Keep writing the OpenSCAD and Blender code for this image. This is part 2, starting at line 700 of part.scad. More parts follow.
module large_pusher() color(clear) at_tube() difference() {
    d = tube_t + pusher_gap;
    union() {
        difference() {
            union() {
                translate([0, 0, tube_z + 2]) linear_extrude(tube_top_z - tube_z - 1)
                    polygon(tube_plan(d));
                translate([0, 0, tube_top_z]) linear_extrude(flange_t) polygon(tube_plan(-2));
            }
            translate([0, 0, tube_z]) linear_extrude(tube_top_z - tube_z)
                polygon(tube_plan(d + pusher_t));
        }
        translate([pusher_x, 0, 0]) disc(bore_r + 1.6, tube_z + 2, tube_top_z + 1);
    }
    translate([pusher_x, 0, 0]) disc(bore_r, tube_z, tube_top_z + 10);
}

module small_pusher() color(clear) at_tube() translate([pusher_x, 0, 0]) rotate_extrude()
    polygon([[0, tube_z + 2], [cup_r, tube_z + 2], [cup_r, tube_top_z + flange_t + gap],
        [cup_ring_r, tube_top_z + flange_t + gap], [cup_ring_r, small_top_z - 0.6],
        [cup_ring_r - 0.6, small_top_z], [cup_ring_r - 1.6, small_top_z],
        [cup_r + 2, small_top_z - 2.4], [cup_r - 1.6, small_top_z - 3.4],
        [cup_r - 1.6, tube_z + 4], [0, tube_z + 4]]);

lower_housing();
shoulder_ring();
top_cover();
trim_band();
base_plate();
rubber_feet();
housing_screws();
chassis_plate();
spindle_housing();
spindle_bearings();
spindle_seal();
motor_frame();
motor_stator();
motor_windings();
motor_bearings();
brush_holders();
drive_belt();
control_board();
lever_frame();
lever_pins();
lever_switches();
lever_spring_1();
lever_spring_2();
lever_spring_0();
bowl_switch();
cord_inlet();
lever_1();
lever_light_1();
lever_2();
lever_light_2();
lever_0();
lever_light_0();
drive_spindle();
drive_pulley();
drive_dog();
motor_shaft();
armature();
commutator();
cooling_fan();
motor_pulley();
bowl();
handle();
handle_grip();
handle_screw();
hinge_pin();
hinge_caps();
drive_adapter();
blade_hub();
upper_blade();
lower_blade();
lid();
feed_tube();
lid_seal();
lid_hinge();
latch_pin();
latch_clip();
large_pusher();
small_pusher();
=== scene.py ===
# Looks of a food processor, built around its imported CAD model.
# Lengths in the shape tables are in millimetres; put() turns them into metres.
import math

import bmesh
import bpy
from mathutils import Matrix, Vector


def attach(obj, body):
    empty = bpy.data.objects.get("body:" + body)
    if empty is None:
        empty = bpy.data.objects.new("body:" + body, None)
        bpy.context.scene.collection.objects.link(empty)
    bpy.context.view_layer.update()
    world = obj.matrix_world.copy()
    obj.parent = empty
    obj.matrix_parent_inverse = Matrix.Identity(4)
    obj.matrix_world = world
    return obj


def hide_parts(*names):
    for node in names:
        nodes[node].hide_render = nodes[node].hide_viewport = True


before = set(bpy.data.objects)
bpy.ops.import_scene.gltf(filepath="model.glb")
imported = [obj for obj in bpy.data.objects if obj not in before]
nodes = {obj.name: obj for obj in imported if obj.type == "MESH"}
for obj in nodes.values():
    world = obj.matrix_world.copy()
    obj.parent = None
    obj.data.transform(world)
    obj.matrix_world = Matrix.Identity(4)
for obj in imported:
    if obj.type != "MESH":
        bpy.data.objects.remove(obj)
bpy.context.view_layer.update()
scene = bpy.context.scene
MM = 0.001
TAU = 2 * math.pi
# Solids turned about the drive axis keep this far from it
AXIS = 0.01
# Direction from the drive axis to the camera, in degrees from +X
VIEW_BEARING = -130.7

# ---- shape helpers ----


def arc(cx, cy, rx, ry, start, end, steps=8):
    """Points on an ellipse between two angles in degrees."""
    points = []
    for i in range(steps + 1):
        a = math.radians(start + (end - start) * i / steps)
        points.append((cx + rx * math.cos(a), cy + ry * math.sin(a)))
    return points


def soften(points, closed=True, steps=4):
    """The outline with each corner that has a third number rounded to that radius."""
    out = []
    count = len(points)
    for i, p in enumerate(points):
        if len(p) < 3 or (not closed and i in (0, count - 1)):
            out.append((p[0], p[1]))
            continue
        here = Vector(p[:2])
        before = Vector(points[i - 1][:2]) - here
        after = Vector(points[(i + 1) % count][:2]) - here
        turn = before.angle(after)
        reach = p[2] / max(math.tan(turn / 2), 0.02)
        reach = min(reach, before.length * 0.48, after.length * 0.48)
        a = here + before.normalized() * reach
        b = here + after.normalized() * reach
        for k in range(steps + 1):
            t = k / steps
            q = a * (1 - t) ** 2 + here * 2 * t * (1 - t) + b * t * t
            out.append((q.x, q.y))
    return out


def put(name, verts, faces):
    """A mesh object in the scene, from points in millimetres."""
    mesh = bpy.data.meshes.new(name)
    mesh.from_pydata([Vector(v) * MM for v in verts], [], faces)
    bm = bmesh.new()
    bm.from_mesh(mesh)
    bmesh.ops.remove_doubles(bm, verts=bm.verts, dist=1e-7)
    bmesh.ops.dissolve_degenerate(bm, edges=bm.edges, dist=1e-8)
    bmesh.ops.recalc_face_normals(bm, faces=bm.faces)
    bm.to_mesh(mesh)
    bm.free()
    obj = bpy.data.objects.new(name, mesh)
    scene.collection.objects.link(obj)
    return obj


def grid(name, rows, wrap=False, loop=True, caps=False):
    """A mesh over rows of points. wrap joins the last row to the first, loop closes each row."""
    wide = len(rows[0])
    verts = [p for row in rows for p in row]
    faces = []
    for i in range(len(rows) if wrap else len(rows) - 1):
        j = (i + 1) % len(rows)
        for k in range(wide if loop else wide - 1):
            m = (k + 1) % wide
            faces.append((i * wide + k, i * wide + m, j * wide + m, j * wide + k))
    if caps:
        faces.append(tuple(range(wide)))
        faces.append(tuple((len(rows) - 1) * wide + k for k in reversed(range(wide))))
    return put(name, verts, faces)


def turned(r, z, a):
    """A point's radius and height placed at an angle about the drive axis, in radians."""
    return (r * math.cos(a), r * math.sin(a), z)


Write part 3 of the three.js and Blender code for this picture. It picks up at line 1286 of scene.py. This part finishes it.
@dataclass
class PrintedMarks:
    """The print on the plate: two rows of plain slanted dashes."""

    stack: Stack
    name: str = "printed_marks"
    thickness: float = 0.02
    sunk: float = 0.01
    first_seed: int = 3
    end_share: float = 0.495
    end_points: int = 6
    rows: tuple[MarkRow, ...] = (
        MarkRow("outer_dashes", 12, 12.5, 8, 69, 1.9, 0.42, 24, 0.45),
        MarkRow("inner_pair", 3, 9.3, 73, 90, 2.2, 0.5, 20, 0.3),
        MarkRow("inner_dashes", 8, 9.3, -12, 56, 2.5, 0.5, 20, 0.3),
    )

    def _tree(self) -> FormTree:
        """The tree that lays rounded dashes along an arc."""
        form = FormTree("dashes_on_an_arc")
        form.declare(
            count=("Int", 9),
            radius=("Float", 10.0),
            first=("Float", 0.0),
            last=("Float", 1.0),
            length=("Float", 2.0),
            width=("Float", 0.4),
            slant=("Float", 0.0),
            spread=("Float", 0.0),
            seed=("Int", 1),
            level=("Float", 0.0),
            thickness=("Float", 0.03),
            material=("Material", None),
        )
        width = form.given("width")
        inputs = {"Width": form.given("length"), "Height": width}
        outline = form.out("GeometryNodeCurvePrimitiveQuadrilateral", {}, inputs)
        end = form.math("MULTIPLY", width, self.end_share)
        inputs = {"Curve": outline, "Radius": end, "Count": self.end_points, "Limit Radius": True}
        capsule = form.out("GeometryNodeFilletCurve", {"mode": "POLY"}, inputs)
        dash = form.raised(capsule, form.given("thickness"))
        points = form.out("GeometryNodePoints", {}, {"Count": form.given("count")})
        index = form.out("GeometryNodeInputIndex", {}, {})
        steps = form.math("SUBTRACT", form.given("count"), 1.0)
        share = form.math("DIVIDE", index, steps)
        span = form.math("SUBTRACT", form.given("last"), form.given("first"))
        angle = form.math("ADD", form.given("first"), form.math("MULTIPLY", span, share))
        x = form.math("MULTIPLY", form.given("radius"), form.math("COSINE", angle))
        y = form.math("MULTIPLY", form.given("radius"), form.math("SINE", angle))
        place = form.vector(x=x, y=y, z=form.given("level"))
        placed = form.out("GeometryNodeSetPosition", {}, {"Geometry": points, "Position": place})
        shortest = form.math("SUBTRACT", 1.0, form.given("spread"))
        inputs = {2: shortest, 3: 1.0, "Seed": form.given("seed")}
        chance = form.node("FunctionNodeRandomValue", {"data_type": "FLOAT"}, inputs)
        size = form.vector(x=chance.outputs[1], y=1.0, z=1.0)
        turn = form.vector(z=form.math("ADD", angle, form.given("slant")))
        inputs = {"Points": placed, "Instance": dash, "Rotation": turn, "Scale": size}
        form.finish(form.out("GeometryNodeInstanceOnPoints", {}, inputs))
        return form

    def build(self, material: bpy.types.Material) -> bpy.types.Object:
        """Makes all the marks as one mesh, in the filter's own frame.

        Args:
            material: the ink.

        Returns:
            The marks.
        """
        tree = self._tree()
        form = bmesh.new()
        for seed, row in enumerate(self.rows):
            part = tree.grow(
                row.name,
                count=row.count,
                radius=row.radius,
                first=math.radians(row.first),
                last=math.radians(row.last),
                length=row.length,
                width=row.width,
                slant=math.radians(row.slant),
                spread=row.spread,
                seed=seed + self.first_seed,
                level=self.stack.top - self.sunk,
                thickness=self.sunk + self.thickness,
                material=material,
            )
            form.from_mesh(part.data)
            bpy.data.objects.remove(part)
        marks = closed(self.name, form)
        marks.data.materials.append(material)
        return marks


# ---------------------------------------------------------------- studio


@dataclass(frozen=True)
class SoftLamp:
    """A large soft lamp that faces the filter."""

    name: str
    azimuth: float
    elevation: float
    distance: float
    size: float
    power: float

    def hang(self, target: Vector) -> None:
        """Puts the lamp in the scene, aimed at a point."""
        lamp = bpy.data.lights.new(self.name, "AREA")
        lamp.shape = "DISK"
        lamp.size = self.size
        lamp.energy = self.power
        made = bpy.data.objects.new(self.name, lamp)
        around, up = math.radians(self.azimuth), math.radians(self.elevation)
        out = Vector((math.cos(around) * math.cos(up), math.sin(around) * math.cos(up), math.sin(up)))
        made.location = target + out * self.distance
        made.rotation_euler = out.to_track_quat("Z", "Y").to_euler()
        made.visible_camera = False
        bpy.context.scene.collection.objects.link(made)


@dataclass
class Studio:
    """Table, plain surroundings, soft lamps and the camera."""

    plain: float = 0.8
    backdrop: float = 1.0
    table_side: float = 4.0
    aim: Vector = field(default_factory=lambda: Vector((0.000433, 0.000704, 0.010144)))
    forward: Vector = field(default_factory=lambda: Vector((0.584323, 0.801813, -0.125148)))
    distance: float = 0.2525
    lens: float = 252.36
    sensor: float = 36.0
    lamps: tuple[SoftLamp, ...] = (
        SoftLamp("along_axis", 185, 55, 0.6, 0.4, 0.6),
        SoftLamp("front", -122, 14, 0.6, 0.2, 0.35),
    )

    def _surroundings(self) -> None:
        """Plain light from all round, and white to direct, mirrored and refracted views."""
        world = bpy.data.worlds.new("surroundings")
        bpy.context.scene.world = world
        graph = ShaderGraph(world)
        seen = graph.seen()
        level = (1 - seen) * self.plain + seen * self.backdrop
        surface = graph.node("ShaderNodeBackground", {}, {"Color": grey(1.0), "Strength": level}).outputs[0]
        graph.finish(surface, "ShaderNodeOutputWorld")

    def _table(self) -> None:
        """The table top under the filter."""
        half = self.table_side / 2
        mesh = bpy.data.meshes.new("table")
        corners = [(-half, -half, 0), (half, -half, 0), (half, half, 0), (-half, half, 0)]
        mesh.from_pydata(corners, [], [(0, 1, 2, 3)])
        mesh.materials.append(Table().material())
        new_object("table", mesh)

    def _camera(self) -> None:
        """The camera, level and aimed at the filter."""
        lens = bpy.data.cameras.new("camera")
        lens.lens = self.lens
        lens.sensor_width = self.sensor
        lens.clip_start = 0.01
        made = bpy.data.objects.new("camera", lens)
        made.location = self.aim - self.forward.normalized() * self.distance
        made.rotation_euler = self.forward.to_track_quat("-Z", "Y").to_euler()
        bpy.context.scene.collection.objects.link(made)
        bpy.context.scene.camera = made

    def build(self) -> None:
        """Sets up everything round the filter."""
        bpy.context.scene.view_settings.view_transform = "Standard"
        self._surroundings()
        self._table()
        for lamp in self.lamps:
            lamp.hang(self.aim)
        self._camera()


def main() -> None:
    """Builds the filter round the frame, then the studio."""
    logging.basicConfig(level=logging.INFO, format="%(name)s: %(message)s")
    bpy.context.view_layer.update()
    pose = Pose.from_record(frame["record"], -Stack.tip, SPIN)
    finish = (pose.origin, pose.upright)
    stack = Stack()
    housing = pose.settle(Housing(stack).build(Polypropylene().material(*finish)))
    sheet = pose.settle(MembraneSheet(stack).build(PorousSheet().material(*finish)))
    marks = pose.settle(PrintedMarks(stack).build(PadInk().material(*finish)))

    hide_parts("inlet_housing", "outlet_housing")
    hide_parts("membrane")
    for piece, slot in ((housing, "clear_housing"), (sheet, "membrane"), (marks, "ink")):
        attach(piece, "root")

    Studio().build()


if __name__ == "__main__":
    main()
※ ※ ※
Starting at the line that contains "obj.matrix_parent_inverse = Matrix.Identity(4)", set down every line up to and including the line that contains "before = set(bpy.data.objects)", exactly as given, and no other line.

__REPLY__:
    obj.matrix_parent_inverse = Matrix.Identity(4)
    obj.matrix_world = world
    return obj


def hide_parts(*names):
    for node in names:
        nodes[node].hide_render = nodes[node].hide_viewport = True


before = set(bpy.data.objects)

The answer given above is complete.